## The exercise
The required output is a word-for-word copy of the lines from the line bearing "wheel = make_wheel()" through the line bearing "bpy.context.scene.collection.objects.link(empty)", inclusive, and no other lines.

## Material to process
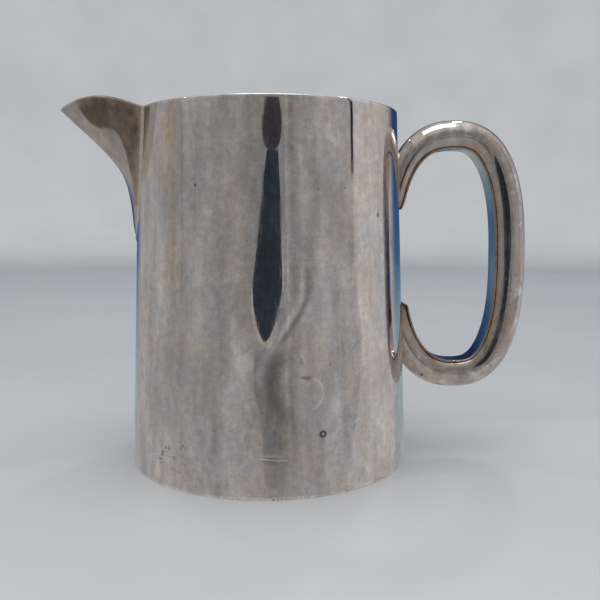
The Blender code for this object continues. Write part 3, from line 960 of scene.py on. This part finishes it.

--

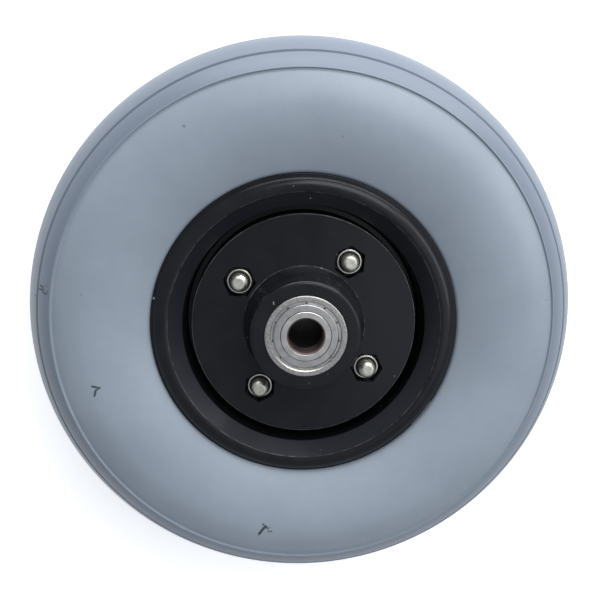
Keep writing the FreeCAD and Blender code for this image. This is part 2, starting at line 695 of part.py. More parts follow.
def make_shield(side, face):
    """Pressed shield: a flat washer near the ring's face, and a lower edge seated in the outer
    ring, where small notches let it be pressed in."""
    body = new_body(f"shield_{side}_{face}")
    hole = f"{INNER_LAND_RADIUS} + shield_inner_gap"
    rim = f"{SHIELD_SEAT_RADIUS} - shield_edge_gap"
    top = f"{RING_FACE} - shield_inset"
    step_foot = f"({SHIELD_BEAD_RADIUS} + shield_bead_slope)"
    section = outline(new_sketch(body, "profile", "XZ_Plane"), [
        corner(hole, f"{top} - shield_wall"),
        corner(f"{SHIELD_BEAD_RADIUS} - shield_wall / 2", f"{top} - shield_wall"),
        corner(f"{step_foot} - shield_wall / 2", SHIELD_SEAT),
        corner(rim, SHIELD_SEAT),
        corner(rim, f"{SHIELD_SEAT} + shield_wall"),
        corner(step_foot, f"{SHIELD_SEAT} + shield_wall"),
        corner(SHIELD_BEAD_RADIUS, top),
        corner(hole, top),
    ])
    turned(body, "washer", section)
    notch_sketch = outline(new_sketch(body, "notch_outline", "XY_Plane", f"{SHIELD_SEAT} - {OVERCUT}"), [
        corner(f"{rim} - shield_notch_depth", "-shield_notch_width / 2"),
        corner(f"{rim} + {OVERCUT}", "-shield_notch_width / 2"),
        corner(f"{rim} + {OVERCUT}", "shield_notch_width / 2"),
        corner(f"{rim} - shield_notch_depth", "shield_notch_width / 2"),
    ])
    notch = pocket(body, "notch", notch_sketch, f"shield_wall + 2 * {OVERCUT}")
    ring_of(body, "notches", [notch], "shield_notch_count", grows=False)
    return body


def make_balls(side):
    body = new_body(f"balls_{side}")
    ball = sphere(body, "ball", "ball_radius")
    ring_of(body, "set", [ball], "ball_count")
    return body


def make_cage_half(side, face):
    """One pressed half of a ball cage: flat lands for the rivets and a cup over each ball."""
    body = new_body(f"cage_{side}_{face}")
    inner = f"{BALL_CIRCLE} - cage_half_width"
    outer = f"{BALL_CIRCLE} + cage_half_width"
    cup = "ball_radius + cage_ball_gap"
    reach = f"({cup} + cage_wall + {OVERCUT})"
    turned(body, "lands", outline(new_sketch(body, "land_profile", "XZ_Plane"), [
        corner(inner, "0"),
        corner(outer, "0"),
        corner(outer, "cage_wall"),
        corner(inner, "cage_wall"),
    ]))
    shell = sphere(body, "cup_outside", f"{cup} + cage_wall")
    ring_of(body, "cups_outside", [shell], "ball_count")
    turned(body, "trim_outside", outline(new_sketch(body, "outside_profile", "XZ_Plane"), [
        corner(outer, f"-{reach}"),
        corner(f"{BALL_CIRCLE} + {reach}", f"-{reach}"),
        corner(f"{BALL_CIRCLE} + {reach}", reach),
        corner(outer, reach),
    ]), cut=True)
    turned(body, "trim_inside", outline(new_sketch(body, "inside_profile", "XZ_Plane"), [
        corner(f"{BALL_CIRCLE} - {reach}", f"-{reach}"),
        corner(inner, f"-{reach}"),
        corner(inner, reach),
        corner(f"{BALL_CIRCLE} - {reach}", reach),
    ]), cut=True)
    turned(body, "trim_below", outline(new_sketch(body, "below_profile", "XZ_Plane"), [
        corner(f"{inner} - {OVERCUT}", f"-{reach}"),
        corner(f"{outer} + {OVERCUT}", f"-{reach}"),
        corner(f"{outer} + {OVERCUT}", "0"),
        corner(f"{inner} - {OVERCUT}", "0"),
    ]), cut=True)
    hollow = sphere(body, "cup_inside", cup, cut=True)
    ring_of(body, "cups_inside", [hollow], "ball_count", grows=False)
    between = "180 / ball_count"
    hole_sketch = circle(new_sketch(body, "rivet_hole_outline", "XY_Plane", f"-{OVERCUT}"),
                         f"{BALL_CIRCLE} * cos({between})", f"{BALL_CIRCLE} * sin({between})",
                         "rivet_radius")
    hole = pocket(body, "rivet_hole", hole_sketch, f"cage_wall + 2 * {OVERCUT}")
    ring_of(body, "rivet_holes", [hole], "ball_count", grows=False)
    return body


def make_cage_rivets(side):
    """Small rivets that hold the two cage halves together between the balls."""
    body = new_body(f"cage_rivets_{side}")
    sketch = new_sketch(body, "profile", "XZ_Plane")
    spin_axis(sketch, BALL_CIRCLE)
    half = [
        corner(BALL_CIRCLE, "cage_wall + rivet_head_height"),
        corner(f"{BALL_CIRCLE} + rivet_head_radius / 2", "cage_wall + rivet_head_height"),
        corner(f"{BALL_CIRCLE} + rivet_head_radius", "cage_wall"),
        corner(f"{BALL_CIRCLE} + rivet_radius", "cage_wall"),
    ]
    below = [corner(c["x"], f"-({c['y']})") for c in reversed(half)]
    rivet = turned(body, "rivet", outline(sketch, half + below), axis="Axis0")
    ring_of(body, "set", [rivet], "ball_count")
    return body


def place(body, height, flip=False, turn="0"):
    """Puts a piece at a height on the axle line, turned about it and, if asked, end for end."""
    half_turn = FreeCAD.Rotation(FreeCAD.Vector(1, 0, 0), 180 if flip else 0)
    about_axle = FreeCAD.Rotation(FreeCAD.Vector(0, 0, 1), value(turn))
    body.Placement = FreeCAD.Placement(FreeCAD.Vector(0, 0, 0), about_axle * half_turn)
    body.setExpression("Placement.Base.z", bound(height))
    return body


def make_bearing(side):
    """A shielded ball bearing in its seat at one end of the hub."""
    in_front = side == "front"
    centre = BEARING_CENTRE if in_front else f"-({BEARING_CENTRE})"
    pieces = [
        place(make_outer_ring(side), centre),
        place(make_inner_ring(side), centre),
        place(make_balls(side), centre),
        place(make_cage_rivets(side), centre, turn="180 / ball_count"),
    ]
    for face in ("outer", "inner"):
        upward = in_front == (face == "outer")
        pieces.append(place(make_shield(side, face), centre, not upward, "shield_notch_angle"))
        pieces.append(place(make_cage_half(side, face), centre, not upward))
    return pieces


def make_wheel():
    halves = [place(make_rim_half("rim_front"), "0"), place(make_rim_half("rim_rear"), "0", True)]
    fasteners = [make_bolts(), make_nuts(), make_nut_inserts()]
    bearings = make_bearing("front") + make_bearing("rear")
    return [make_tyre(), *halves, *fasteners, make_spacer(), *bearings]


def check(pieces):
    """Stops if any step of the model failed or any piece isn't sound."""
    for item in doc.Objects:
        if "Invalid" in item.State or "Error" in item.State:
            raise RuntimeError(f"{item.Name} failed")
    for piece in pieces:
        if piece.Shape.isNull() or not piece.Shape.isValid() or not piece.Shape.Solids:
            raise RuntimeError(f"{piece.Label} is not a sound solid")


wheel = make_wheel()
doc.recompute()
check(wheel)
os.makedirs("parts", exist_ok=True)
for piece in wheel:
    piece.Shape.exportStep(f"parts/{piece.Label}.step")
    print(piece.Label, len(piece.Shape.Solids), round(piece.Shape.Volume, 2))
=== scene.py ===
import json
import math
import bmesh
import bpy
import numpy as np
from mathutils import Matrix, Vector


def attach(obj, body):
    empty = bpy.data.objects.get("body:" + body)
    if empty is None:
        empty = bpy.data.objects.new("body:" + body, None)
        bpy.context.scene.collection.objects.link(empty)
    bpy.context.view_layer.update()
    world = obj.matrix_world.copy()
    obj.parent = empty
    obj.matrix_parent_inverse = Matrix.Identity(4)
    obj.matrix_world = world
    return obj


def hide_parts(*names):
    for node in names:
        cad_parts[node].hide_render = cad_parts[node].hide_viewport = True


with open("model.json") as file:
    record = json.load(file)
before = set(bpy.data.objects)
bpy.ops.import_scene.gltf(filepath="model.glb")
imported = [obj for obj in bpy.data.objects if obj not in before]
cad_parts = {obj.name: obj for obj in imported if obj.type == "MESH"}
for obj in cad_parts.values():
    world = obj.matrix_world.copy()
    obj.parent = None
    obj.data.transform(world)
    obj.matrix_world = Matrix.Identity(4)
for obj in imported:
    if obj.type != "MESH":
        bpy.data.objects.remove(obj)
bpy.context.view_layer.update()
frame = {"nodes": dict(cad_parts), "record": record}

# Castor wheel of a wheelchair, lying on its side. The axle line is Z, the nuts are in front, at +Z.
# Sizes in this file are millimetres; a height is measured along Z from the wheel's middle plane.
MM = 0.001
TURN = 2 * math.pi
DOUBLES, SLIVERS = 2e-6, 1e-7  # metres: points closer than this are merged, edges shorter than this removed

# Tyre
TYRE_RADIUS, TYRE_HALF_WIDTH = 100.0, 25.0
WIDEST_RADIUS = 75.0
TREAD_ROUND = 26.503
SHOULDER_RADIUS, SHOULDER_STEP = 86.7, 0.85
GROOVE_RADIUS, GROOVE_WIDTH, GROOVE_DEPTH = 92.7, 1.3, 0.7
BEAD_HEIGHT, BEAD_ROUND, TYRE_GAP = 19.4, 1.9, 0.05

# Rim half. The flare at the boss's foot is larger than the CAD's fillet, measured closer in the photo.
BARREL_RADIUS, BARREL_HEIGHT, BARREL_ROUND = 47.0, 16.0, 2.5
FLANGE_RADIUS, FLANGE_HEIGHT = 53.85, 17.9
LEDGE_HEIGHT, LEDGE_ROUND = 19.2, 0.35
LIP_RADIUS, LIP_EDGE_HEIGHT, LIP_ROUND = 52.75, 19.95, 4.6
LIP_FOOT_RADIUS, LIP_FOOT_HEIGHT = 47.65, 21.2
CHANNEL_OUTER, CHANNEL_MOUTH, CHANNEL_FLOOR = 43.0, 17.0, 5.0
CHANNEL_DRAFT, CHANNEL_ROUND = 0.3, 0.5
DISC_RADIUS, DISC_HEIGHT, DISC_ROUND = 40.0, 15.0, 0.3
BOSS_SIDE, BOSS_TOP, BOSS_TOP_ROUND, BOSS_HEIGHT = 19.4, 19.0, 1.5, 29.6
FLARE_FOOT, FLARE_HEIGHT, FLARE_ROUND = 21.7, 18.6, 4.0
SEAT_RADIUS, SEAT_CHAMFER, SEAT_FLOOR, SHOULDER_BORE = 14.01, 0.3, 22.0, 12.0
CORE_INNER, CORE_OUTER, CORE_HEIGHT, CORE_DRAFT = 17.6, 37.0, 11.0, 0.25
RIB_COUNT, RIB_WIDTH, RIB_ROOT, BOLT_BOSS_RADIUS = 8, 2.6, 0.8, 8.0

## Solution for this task
wheel = make_wheel()
doc.recompute()
check(wheel)
os.makedirs("parts", exist_ok=True)
for piece in wheel:
    piece.Shape.exportStep(f"parts/{piece.Label}.step")
    print(piece.Label, len(piece.Shape.Solids), round(piece.Shape.Volume, 2))
=== scene.py ===
import json
import math
import bmesh
import bpy
import numpy as np
from mathutils import Matrix, Vector


def attach(obj, body):
    empty = bpy.data.objects.get("body:" + body)
    if empty is None:
        empty = bpy.data.objects.new("body:" + body, None)
        bpy.context.scene.collection.objects.link(empty)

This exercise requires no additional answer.